Даверн, отказавшись от помощи, поднялся на ноги. Веселье сползло с его физиономии.
— Давайте ещё раз. Может быть, теперь и мне удастся чему-то вас научить.
— Сомневаюсь, — ответил Ваэлин и швырнул палку гвардейцу. — Назначить этого человека сержантом, пусть обучает своих товарищей.
— Предложение остаётся в силе, милорд! — крикнул ему вслед Даверн, но Ваэлин молча забрал свой плащ у Дарены, и они поехали прочь.
— Вам следует опасаться этого выскочки, милорд, — предупредила Дарена. — Мне кажется, он был бы рад причинить вам вред.
— И не без причины, — пробормотал Ваэлин.
У палатки на краю лагеря его ждала Алорнис: Аль-Сорна решил поселиться вместе с солдатами. Его сестра рисовала — на мольберте был натянут холст. Этот мольберт она соорудила сама с помощью инструментов, позаимствованных у плотника башни: хитроумная конструкция из трёх суставчатых «ножек» легко складывалась так, что её размеры не превышали ярда. К Алорнис с её сумкой рисовальных принадлежностей на плече и мольбертом под мышкой в лагере уже привыкли. Она свободно переходила с место на место, делая зарисовки всего, что привлекало её внимание. Теперь на холсте отображался общий вид лагеря. Каждая палатка и коновязь были выписаны с такой тщательностью, что это не переставало поражать Ваэлина.
— Как тебе это удаётся? — спросил он, заглядывая ей через плечо.
— Так же, как тебе удаётся то, что делаешь ты. — Она оглянулась на брата, сидящего на табурете, смочила в олифе тряпицу и принялась вытирать кисти. — Когда мы выступаем?
«Мы?» Ваэлин приподнял брови, но решил проигнорировать намёк. Они уже достаточно времени потеряли на споры по этому вопросу.
— Через неделю. Может, чуть больше.
— Через Северный лес и в Королевство? Надеюсь, у тебя уже есть какой-то план.
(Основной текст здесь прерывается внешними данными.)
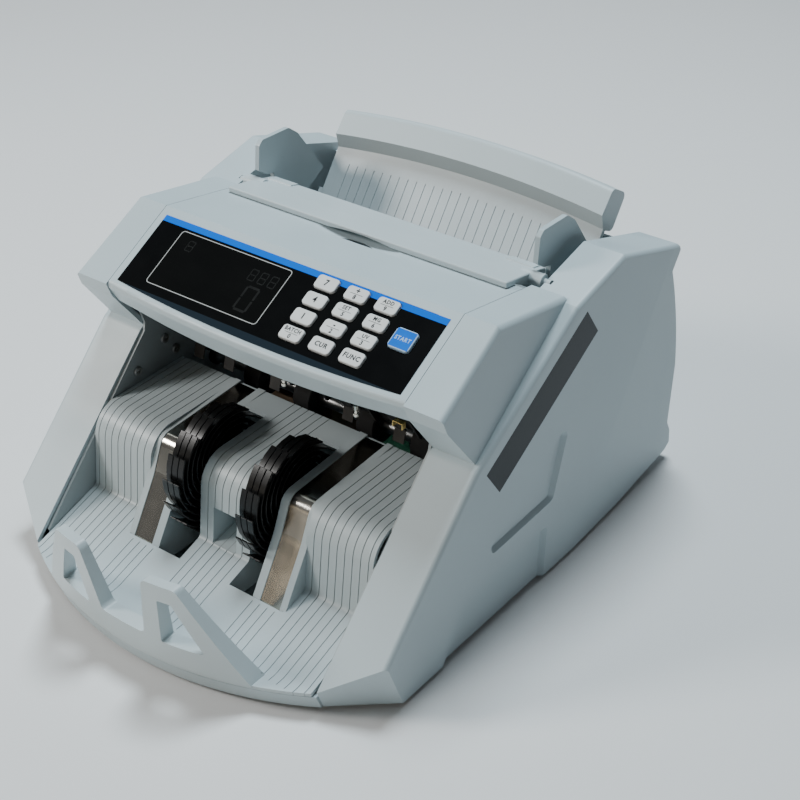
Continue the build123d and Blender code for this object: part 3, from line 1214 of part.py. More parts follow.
# ================================================================= parts list
def parts():
    """Every node by name."""
    right_side = {
        "side_cover": side_cover(),
        "hopper_guide": hopper_guide(),
        "note_plate": note_plate(),
        "impeller": impeller(),
        "side_frame": side_frame(),
    }
    nodes = {}
    for name, shape in right_side.items():
        nodes["right_" + name] = shape
        nodes["left_" + name] = other_side(shape)
    nodes["front_cover"] = front_cover()
    nodes["panel_overlay"] = panel_overlay()
    nodes["display_window"] = display_window()
    nodes["display_module"] = display_module()
    nodes["keypad_board"] = keypad_board()
    cap = key_cap(KEY_W, KEY_L)
    for name, x, s in key_places():
        nodes[name] = PANEL * Pos(x, s, PANEL_PROUD) * cap
    nodes["start_key"] = PANEL * Pos(START_X, START_S, PANEL_PROUD) * key_cap(START_W, START_L)
    nodes["top_lid"] = top_lid()
    nodes["hopper_tray"] = hopper_tray()
    nodes["guide_rail"] = guide_rail()
    nodes["stacker_tray"] = stacker_tray()
    nodes["stacker_sensor_lens"] = sensor_lens()
    nodes["base_pan"] = base_pan()
    nodes["rubber_feet"] = rubber_feet()
    nodes["tie_bars"] = tie_bars()
    nodes["shaft_bushes"] = shaft_bushes()
    nodes["case_screws"] = case_screws()
    nodes["rear_cover"] = rear_cover()
    nodes["power_inlet"] = power_inlet()
    nodes["switch_rocker"] = switch_rocker()
    nodes["display_socket"] = display_socket()
    nodes["gap_knob"] = gap_knob()
    nodes["impeller_shaft"] = shaft(IMPELLER_AT, SHAFT_R, [(*LANE_A, STACK_LARGE_R)])
    nodes["transport_shaft"] = shaft(
        TRANSPORT_AT, SHAFT_R, [(*LANE_A, STACK_SMALL_R), (*LANE_B, TRANSPORT_PULLEY_R)])
    nodes["pinch_shaft"] = shaft(PINCH_AT, SHAFT_R - 1.0, [])
    nodes["feed_shaft"] = shaft(
        FEED_AT, SHAFT_R + 1.0,
        [(*LANE_A, FEED_PULLEY_R), (*LANE_B, FEED_DRIVE_R), (*LANE_C, PICKUP_PULLEY_R)])
    nodes["pickup_shaft"] = shaft(PICKUP_AT, SHAFT_R, [(*LANE_C, PICKUP_PULLEY_R)])
    nodes["transport_rollers"] = rollers(TRANSPORT_AT, TRANSPORT_R, SHAFT_R, (-58, -22, 22, 58), 12.0)
    nodes["pinch_rollers"] = rollers(PINCH_AT, PINCH_R, SHAFT_R - 1.0, (-58, -22, 22, 58), 10.0)
    nodes["feed_rollers"] = rollers(FEED_AT, FEED_R, SHAFT_R + 1.0, (-FEED_X, FEED_X), FEED_W)
    nodes["pickup_rollers"] = rollers(PICKUP_AT, PICKUP_R, SHAFT_R, (-FEED_X, FEED_X), PICKUP_W)
    retard = shaft(RETARD_AT, SHAFT_R - 1.0, [])
    wheels = rollers(RETARD_AT, RETARD_R, SHAFT_R - 1.0, (-FEED_X, FEED_X), FEED_W - 4.0)
    nodes["retard_rollers"] = Compound(children=[retard, *wheels.solids()])
    nodes["main_motor"] = main_motor()
    nodes["motor_pulley"] = motor_pulley()
    nodes["drive_belts"] = drive_belts()
    nodes["main_board"] = main_board()
    nodes["transformer"] = transformer()
    nodes["upper_guide"] = upper_guide()
    nodes["exit_springs"] = exit_springs()
    return nodes


if __name__ == "__main__":
    os.makedirs("parts", exist_ok=True)
    for name, shape in parts().items():
        export_step(shape, os.path.join("parts", name + ".step"))
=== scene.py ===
# %% [markdown]
# # A banknote counting machine
# The machine's shape comes from a CAD model that is already in place. This file gives each part its
# finish, adds the small printed and pressed details that the CAD model leaves out, and sets up a
# plain studio around it. Everything is in metres, with the table at z = 0 and the operator at -y.

# %% Load the machine
import json
import math

import bpy
import bmesh
from mathutils import Matrix, Vector


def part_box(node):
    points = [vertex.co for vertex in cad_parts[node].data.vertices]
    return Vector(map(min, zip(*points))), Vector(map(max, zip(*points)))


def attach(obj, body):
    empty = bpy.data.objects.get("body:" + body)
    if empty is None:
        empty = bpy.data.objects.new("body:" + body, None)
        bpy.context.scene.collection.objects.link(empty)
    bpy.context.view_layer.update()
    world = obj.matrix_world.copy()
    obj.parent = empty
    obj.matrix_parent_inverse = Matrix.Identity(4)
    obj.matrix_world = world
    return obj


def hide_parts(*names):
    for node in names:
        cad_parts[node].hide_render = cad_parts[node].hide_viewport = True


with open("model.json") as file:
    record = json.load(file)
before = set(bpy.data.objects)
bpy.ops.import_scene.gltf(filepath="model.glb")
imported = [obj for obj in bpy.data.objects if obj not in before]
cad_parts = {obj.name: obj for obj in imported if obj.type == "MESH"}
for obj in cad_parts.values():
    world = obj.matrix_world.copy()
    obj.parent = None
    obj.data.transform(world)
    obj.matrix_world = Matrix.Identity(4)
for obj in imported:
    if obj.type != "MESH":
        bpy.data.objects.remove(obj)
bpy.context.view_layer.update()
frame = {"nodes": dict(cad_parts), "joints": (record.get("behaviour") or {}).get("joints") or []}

NODES = frame["nodes"]
MM = 0.001
print("parts in the frame:", len(NODES))

# %% [markdown]
# ## Where things are
# The control panel slopes. Every key slides straight into it, so the direction of one key's travel
# gives the panel's normal, and nothing about the slope has to be measured by eye. A part's own
# vertices then say how high its face stands and where its middle is.

# %% Directions of the control panel
travel = next(j for j in frame["joints"] if j["name"] == "start_key_press")
NORMAL = -Vector(travel["axis"]).normalized()
UPHILL = Vector((0, NORMAL.z, -NORMAL.y))
print("panel tilt in degrees:", round(math.degrees(UPHILL.angle(Vector((0, 1, 0)))), 2))


def panel_spot(node):
    """Middle of a panel part's outer face, with the panel's directions, as a matrix."""
    low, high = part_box(node)
    points = [v.co for v in NODES[node].data.vertices]
    along = [p.dot(UPHILL) for p in points]
    top = max(p.dot(NORMAL) for p in points)
    middle = (min(along) + max(along)) / 2
    origin = Vector(((low.x + high.x) / 2, 0, 0)) + UPHILL * middle + NORMAL * top
    turn = Matrix((Vector((1, 0, 0)), UPHILL, NORMAL)).transposed().to_4x4()
    return Matrix.Translation(origin) @ turn


WINDOW = panel_spot("display_window")
print("window middle:", [round(c, 4) for c in WINDOW.translation])

# %% [markdown]
# ## Writing materials as formulas
# A material in Blender is a graph of nodes. Long graphs are hard to read as lists of links, so a
# small class wraps one node output and lets ordinary arithmetic build the Math nodes. `1 - mask`
# then means exactly what it says.

# %% A node output that can be added and multiplied
class Wire:
    """One output of a node in a recipe, with the arithmetic that a formula needs."""

    def __init__(self, recipe, socket):
        self.recipe = recipe
        self.socket = socket

    def calc(self, operation, first, second=0.0):
        return self.recipe.node("ShaderNodeMath", {"operation": operation}, {0: first, 1: second})

    def __add__(self, other):
        return self.calc("ADD", self, other)

    def __radd__(self, other):
        return self.calc("ADD", other, self)

    def __sub__(self, other):
        return self.calc("SUBTRACT", self, other)

    def __rsub__(self, other):
        return self.calc("SUBTRACT", other, self)

    def __mul__(self, other):
        return self.calc("MULTIPLY", self, other)

    def __rmul__(self, other):
        return self.calc("MULTIPLY", other, self)

    def __abs__(self):
        return self.calc("ABSOLUTE", self)

    def over(self, edge):
        """1 where this is more than edge."""
        return self.calc("GREATER_THAN", self, edge)

    def under(self, edge):
        """1 where this is less than edge."""
        return self.calc("LESS_THAN", self, edge)

    def most(self, other):
        return self.calc("MAXIMUM", self, other)


# %% [markdown]
# A recipe is one material: a Principled shader plus whatever feeds it. Anything that isn't
# arithmetic comes from its `node` method, which sets the node's options first and its inputs after.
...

— Да. Я намерен разгромить воларцев, а затем вернуться домой.
— Домой? Значит, ты считаешь это место своим домом?
— А ты разве нет? — Он посмотрел на город в отдалении и на высоченную башню в тёмном обрамлении северного моря. — Именно так я и чувствую с тех пор, как мы сюда приехали.
— Мне здесь нравится, — кивнула Алорнис. — Сама не ожидала, что будет так интересно и красочно. Но все же это не мой дом. Мой дом — Варинсхолд. А если госпожа Дарена не ошибается, от него остались одни головёшки. — Алорнис отвернулась, зажмурив глаза, из которых потекли слёзы. Но, когда она заговорила вновь, повторяя слова, произнесённые уже не раз, взгляд её был твёрд: — Я не позволю тебе бросить меня здесь. Свяжи меня, запри в подземелье, если хочешь, я все равно выберусь и последую за тобой.
— Но зачем? — спросил он. — Что ты собираешься там найти, кроме опасностей, страданий и смерти? Идёт война, Алорнис. Твои глаза могут отыскать красоту во всем, что ты видишь, но в войне нет ничего красивого, и я бы хотел бы избавить тебя от неё.
— Алюций, — произнесла она. — Мастер Бенрил... Рива. Мне нужно знать.
«Рива...» Его мысли то и дело возвращались к девушке, песнь крови пульсировала на одной и той же ноте. Той самой, которая прозвучала в ночь, когда убийцы пришли за аспектом Элерой. Той, которая погнала его через Мартише за Чёрной Стрелой и в Высокую Твердыню в поисках Хентеса Мустора. Приказ песни был недвусмыслен: найти её. Ваэлин постоянно подавлял желание самому запеть и поискать Риву, опасаясь, что утонет в видении, причём на сей раз — навсегда.